What I do not like in the referral or the minister's request is that we will adopt the Young Offenders Act. The committee considered that, of course, but it also planned a second phase to consider the amendments I want. We know that the minister consulted or at least said he consulted several stakeholders. Does the bill really meet these stakeholders' requests? I doubt it.

I will now take this opportunity to respond to the hon. member who asked me a question earlier that I just remembered. Yes, it is true that, under the referral system, the judges will decide whether or not young offenders will be transferred to adult court. Quebec has room to accommodate these people and I am convinced that the jurisprudence that will evolve in Quebec will be rather similar to that of Ontario but very different from that of Western Canada. Why? Because Quebec and Ontario have started to develop a whole system to accommodate these young people, including youth protection and rehabilitation centres-Quebec already has several such centres.

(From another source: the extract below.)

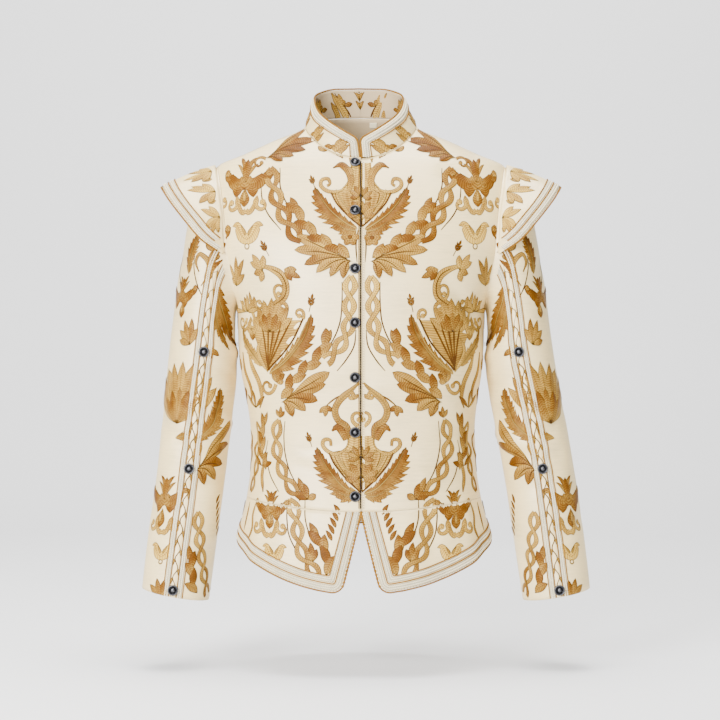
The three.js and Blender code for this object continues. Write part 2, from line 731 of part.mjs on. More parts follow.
// The angles of the sleeve's columns. They start at the bodice's rows on the armhole.
function sleeveColumns(at) {
  const settled = smooth(at, 0, SLEEVE_ALONG[SLEEVE_TRIM_ROW]);
  const radius = (sleeveRing.depth(at) + 48) / 2;
  const front = SLEEVE_FRONT.map(({ angle, trim }, i) => {
    const edgeZ = lerp(WAIST_Z + SEAM / 2, TIP_Z, BODICE_UP[BODICE_TOP - i]);
    const cosine = (2 * (edgeZ - ARMPIT_Z)) / (TIP_Z - ARMPIT_Z) - 1;
    const seamAngle = Math.acos(THREE.MathUtils.clamp(cosine, -1, 1)) / DEGREE;
    const below = trim === undefined ? angle : trimAround(at) + trim / radius / DEGREE;
    const even = (180 * i) / (SLEEVE_FRONT.length - 1);
    return { front: lerp(seamAngle, below, settled), back: lerp(seamAngle, even, settled) };
  });
  const back = front.slice(1, -1).reverse();
  return [...front.map((column) => column.front), ...back.map((column) => 360 - column.back)];
}

const SLEEVE_ALONG = spread(0, 1, 17).map((t) => t ** 1.35);

function sleeveGrid(sideSign) {
  return SLEEVE_ALONG.map((at) =>
    sleeveColumns(at).map((around) => onSleeve(sideSign, at, around)),
  );
}

// The shoulder wing's surface. around runs from its back corner, -1, over the shoulder to the front, 1,
// and out from the armhole seam, 0, to its free edge, 1.
function wingPoint(sideSign, around, out) {
  const turn = Math.abs(around);
  const faces = around > 0 ? -1 : 1;
  const seamZ = TIP_Z - WING_SEAM_DROP * turn ** 1.25;
  const seam = onTorso(armhole.x(seamZ), seamZ, faces);
  seam.point.addScaledVector(seam.normal, WING_LIFT);
  seam.point.x += 2 * SEAM;
  seam.point.y *= 1 - Math.exp(-turn * WING_END);
  const edge = vector(wingEdge.x(turn), faces * wingEdge.out(turn), wingEdge.z(turn));
  const lean = turn * WING_LEAN * DEGREE;
  const bulge = vector(0.4, faces * Math.sin(lean), Math.cos(lean)).normalize();
  const point = seam.point.lerp(edge, out);
  const rise = WING_BULGE * 4 * out * (1 - out);
  point.addScaledVector(bulge, rise * (1 - turn ** 8));
  point.x *= sideSign;
  return point;
}

function onWing(sideSign, around, out) {
  const centre = vector(sideSign * 170, 0, -140);
  return withNormal((a, b) => wingPoint(sideSign, a, b), around, out, centre);
}

const WING_AROUND = spread(-1, 1, 18).map((t) => Math.sign(t) * Math.abs(t) ** 0.9);

// The wing's rows lie at the edge lines' distances, closer together at the narrow corners
function wingGrid(sideSign) {
  const columns = WING_AROUND.map((around) => {
    const width = wingPoint(1, around, 0).distanceTo(wingPoint(1, around, 1));
    const first = 1 - Math.min(EDGE_LINES[1] / width, 0.8);
    const second = 1 - Math.min(EDGE_LINES[2] / width, 0.9);
    return [1, first, second, second / 2, 0].map((out) => onWing(sideSign, around, out));
  });
  return columns[0].map((_, row) => columns.map((column) => column[row]));
}

// The wing's inner braid stops where the wing is too narrow for it
const WING_BRAID_ENDS = {
  outer: { from: 1, to: WING_AROUND.length - 2 },
  inner: { from: 2, to: WING_AROUND.length - 3 },
};

// A turned metal button with a rim and a raised centre, on a short shank
function button(name, { point, normal }, seat) {
  const rim = BUTTON_RADIUS;
  const profile = [
    [0, 0],
    [2.4, 0],
    [2.4, 0.7],
    [rim, 0.7],
    [rim, 2.4],
    [rim - 1.6, 3.4],
    [3.2, 2.6],
    [2.4, 4.2],
    [0, 4.9],
  ].map(([radius, height]) => new THREE.Vector2(radius, height));
  const geometry = new THREE.LatheGeometry(profile, BUTTON_SIDES);
  const mesh = new THREE.Mesh(geometry, FINISH.pewter);
  mesh.name = name;
  mesh.quaternion.setFromUnitVectors(vector(0, 1, 0), normal);
  mesh.position.copy(point).addScaledVector(normal, seat);
  mesh.position.x += swayAt(point);
  return mesh;
}

// The place on a panel seen from the front at x and z
function pressed(panel, x, z) {
  const ray = new THREE.Raycaster(vector(x, -500, z), vector(0, 1, 0));
  const [hit] = ray.intersectObject(panel);
  return { point: hit.point, normal: hit.face.normal };
}

// The place at a given height on the middle of the sleeve's strip
function onStrip(sleeve, z) {
  const { from, to } = SLEEVE_BANDS.strip;
  const middle = (from + to) / 2;
  const line = cutFrom(
    sleeve,
    { from: 0, to: sleeve.length - 1 },
    { from: middle, to: middle + 0.1 },
  ).map(([place]) => place);
  const row = line.findIndex(({ point }) => point.z < z) - 1;
  const [above, below] = [line[row], line[row + 1]];
  const share = (above.point.z - z) / (above.point.z - below.point.z);
  return {
    point: above.point.clone().lerp(below.point, share),
    normal: above.normal.clone().lerp(below.normal, share).normalize(),
  };
}

const jacket = new THREE.Group();
const add = (...layers) => {
  const mesh = layer(...layers);
  jacket.add(mesh);
  return mesh;
};
const LAID_ON = [LAID + BRAID, LAID]; // top and underside of what lies on a panel

const frontLeft = frontGrid(1);
const back = backGrid();
const frontRight = add("front_right", "satin", frontGrid(-1), 0, -CLOTH);
add("front_left", "satin", frontLeft, 0, -CLOTH);
add("back", "satin", back, 0, -CLOTH);
const edgeBand = cutFrom(frontLeft, { from: 0, to: BODICE_TOP - 0.1 }, EDGE_BAND);
add("front_edge_band", "gold", edgeBand, ...LAID_ON);

const backMiddle = (back[0].length - 1) / 2;
const facing = cutFrom(
  back,
  { from: BODICE_TOP - 5, to: BODICE_TOP },
  { from: backMiddle - NECK_COLUMNS + 1, to: backMiddle + NECK_COLUMNS - 1 },
);
const facingTop = -CLOTH - LAID;
add("neck_facing", "facing", facing, facingTop, facingTop - FACING);
const tab = cutFrom(
  back,
  { from: BODICE_TOP - 1.3, to: BODICE_TOP - 0.25 },
  { from: backMiddle + 0.45, to: backMiddle + 0.8 },
);
const tabTop = facingTop - FACING - LAID;
add("neck_tab", "braid", tab, tabTop, tabTop - 0.6);

const peplumRight = peplumFrontGrid(-1);
const peplumLeft = peplumFrontGrid(1);
const peplumBack = peplumBackGrid();
add("peplum_front_right", "satin", peplumRight, 0, -CLOTH);
add("peplum_front_left", "satin", peplumLeft, 0, -CLOTH);
add("peplum_back", "satin", peplumBack, 0, -CLOTH);
for (const [row, band] of Object.entries(BRAID_BANDS)) {
  const braid = peplumRound(peplumLeft, peplumBack, peplumRight, band);
  add(`peplum_braid_${row}`, "braid", braid, ...LAID_ON);
}
const [peplumEdge, peplumInside] = peplumRound(peplumLeft, peplumBack, peplumRight, {
  from: 0,
  to: 1,
});
jacket.add(edgeCord("peplum_cord", peplumEdge, peplumInside));

const collar = collarGrid();
const collarEnds = { from: 0.15, to: collar[0].length - 1.15 };
add("collar", "satin", collar, 0, -CLOTH);
add("collar_braid", "braid", cutFrom(collar, COLLAR_BAND, collarEnds), ...LAID_ON);
jacket.add(edgeCord("collar_cord", ...cutFrom(collar, { from: 0, to: 1 }, collarEnds)));

for (const [side, sideSign] of [["right", -1], ["left", 1]]) {
  const wing = wingGrid(sideSign);
  add(`wing_${side}`, "satin", wing, 0, -CLOTH);
  for (const [row, band] of Object.entries(BRAID_BANDS)) {
    const braid = cutFrom(wing, band, WING_BRAID_ENDS[row]);
    add(`wing_braid_${row}_${side}`, "braid", braid, ...LAID_ON);
  }
  const wingEdges = cutFrom(wing, { from: 0, to: 1 }, WING_BRAID_ENDS.outer);
  jacket.add(edgeCord(`wing_cord_${side}`, ...wingEdges));

  const sleeve = sleeveGrid(sideSign);
  add(`sleeve_${side}`, "satin", sleeve, 0, -CLOTH, true);
  const trimRows = { from: SLEEVE_TRIM_ROW, to: SLEEVE_ALONG.length - 1.02 };
  for (const [row, band] of Object.entries(SLEEVE_BANDS)) {
    const finish = row === "strip" ? "gold" : "braid";
    add(`sleeve_${row}_${side}`, finish, cutFrom(sleeve, trimRows, band), ...LAID_ON);
  }
  SLEEVE_BUTTONS.forEach((z, i) => {
    const place = onStrip(sleeve, z);
    jacket.add(button(`sleeve_button_${side}_${i + 1}`, place, 2 * LAID + BRAID));
  });
}

FRONT_BUTTONS.forEach((z, i) => {
  jacket.add(button(`front_button_${i + 1}`, pressed(frontRight, BUTTON_X, z), LAID));
});

export default jacket;
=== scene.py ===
"""An embroidered satin jacket with shoulder wings and a parted peplum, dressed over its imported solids.

Places are worked out in millimetres, with +Z up, the front facing -Y and +X the wearer's left, and
become metres when a mesh is made.
"""
import math

import bpy
import numpy as np
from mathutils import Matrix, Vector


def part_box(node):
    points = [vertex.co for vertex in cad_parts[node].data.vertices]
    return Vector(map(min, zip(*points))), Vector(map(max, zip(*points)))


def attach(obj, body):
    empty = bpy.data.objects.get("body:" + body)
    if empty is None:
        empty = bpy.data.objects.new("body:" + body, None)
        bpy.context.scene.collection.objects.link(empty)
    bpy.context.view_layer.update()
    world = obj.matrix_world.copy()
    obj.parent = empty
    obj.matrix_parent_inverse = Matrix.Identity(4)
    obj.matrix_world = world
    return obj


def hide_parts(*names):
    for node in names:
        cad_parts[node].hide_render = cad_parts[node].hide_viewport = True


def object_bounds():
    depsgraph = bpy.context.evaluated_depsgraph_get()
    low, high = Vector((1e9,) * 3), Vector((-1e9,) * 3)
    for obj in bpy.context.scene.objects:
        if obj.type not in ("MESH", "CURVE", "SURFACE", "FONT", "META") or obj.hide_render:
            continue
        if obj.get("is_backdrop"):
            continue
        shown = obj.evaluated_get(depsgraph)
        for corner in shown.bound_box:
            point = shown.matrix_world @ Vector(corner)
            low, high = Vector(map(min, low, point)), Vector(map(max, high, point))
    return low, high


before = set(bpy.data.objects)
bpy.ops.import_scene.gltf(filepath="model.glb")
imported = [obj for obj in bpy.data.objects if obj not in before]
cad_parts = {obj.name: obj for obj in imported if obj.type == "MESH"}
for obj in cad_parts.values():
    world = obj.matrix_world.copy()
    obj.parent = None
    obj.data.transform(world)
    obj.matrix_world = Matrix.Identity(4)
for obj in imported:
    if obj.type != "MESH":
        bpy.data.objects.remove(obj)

bl_info = {
    "name": "Embroidered Jacket",
    "version": (1, 0, 0),
    "blender": (4, 5, 0),
    "location": "View3D > Sidebar > Jacket",
    "description": "Satin panels, gold embroidery, braids, cords and buttons over the jacket's solids",
    "category": "Add Mesh",
}

MM = 0.001
DEGREE = math.pi / 180
BODY = "root"

# Thicknesses and gaps of the solids, which the dressed pieces keep
CLOTH = 2.0
SEAM = 0.4
LAID = 0.3
FACING = 1.2
TAB = 0.6
CORD = 2.6


def table(names, *rows):
    """A table's columns by name."""
    return dict(zip(names.split(), np.array(rows, float).T))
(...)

What will happen in Western Canada and the Northwest Territories? They do not have any rehabilitation centres where they can send their young offenders. So my main conclusion is that the jurisprudence will be much tougher in Western Canada and they will take the opportunity to transfer all these 16- and 17-year-olds to adult court. That is what I question and what I find very dangerous.

I hope I have answered the question this time.

Young Offenders Act June 6th, 1994

As far as referral is concerned, Mr. Speaker, there are two points I have not raised yet, but that really worry me. When we talk about referral, we talk about the whole justice system. This is going to be very costly. I cannot wait to see how much this new referral process will cost to the justice system? Also, this bill will make the procedure more cumbersome.

I would like to give a straight answer to the hon. member, but I seem to have forgotten what was his question was. I think it had to do with judges, but I am not sure. Can he remind me of his question?